- **INPUT FOR THIS TASK**:
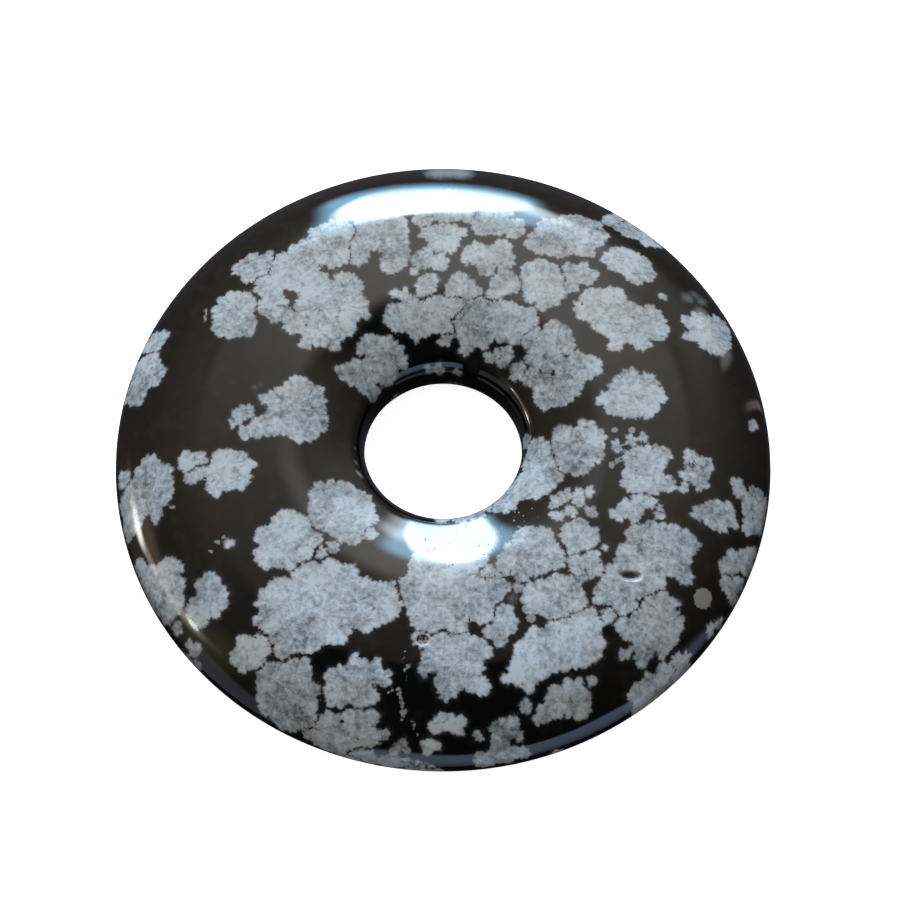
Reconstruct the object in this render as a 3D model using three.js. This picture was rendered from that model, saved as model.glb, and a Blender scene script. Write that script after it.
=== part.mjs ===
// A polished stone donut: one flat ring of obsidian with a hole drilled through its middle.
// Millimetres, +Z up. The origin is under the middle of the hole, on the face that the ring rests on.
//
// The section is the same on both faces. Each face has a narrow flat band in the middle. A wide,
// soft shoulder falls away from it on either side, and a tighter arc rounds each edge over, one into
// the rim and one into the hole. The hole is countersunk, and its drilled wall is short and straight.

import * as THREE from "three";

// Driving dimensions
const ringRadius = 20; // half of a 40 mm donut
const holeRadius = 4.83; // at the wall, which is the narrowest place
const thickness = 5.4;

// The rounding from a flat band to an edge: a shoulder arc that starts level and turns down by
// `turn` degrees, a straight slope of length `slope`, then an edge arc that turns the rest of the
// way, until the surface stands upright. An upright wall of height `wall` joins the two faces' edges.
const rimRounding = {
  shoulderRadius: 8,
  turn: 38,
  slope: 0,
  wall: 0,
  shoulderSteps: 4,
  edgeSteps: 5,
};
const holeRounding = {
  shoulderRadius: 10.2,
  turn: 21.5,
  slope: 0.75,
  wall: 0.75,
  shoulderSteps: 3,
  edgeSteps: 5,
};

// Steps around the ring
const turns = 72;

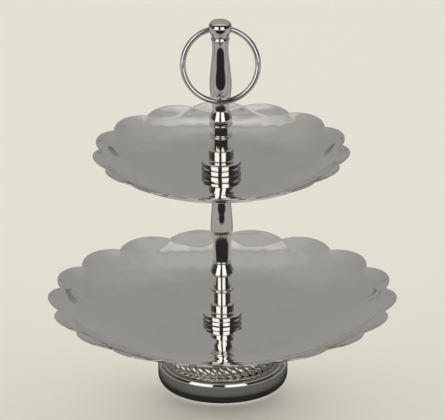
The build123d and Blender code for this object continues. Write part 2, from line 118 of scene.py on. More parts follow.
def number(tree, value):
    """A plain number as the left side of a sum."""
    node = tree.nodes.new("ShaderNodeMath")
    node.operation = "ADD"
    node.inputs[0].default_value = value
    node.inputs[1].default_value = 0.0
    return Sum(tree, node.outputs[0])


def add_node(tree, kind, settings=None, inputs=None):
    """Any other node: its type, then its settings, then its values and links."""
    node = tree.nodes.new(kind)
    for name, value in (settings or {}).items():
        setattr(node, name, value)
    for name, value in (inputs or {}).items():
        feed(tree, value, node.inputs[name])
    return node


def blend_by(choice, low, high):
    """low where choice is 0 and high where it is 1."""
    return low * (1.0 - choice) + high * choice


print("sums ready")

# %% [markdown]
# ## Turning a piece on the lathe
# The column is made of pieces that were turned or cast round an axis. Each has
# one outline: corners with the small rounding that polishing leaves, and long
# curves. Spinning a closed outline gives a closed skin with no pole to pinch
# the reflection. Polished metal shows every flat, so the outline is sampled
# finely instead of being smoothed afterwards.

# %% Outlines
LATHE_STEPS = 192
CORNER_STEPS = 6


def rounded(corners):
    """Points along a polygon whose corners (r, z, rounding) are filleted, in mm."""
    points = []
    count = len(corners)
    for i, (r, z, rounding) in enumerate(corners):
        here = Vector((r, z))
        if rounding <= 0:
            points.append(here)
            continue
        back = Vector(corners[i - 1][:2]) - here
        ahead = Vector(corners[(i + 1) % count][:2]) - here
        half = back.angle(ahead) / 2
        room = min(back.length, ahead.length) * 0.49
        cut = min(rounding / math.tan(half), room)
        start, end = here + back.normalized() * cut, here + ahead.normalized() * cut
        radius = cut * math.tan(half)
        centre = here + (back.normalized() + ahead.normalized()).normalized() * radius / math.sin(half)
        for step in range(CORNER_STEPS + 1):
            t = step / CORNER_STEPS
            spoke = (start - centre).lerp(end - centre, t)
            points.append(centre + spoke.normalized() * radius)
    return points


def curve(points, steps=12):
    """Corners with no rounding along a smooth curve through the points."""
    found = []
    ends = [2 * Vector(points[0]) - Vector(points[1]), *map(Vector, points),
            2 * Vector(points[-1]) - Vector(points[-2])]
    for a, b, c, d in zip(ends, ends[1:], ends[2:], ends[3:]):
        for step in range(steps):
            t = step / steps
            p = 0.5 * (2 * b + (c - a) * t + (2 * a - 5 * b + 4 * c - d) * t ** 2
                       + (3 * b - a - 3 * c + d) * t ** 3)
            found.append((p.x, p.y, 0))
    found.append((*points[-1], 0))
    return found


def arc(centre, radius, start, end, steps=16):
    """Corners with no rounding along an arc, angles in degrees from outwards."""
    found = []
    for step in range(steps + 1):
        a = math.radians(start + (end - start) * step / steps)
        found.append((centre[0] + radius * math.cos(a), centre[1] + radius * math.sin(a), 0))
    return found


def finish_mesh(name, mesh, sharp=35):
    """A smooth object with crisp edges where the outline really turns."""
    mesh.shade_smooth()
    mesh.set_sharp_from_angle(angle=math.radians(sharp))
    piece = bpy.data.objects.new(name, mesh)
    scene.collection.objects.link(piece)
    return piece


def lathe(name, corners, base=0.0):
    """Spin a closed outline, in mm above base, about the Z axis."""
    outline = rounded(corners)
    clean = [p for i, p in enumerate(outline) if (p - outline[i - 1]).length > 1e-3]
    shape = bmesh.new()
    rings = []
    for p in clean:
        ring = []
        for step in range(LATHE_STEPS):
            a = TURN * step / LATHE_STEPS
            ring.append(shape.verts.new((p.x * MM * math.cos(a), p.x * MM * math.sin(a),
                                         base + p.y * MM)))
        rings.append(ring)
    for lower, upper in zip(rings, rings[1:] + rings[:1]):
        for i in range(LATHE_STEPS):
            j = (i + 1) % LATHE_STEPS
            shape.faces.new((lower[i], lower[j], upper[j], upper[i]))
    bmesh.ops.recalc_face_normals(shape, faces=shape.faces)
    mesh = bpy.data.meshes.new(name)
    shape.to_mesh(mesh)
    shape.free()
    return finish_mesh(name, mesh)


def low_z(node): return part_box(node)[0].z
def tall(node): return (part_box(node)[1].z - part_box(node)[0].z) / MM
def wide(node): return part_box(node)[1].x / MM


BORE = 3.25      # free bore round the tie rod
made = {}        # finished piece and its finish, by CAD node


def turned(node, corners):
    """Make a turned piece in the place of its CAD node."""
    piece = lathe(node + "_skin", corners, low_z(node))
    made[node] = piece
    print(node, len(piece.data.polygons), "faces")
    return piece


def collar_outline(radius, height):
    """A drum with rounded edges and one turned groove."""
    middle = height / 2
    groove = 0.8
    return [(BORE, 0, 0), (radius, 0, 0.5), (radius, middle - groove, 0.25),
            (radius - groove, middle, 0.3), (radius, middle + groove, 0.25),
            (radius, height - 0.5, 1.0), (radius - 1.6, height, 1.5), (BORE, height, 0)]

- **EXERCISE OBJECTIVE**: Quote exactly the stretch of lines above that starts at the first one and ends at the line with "const thickness = 5.4;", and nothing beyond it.

- **CORRECT RESPONSE**:
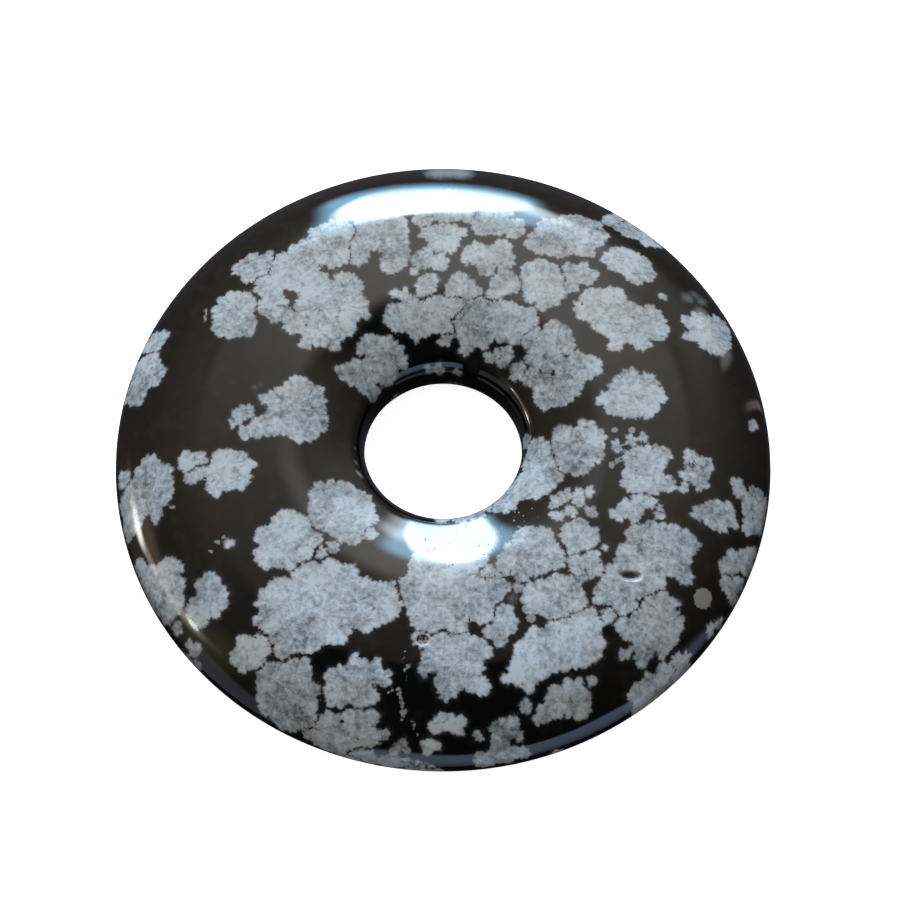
Reconstruct the object in this render as a 3D model using three.js. This picture was rendered from that model, saved as model.glb, and a Blender scene script. Write that script after it.
=== part.mjs ===
// A polished stone donut: one flat ring of obsidian with a hole drilled through its middle.
// Millimetres, +Z up. The origin is under the middle of the hole, on the face that the ring rests on.
//
// The section is the same on both faces. Each face has a narrow flat band in the middle. A wide,
// soft shoulder falls away from it on either side, and a tighter arc rounds each edge over, one into
// the rim and one into the hole. The hole is countersunk, and its drilled wall is short and straight.

import * as THREE from "three";

// Driving dimensions
const ringRadius = 20; // half of a 40 mm donut
const holeRadius = 4.83; // at the wall, which is the narrowest place
const thickness = 5.4;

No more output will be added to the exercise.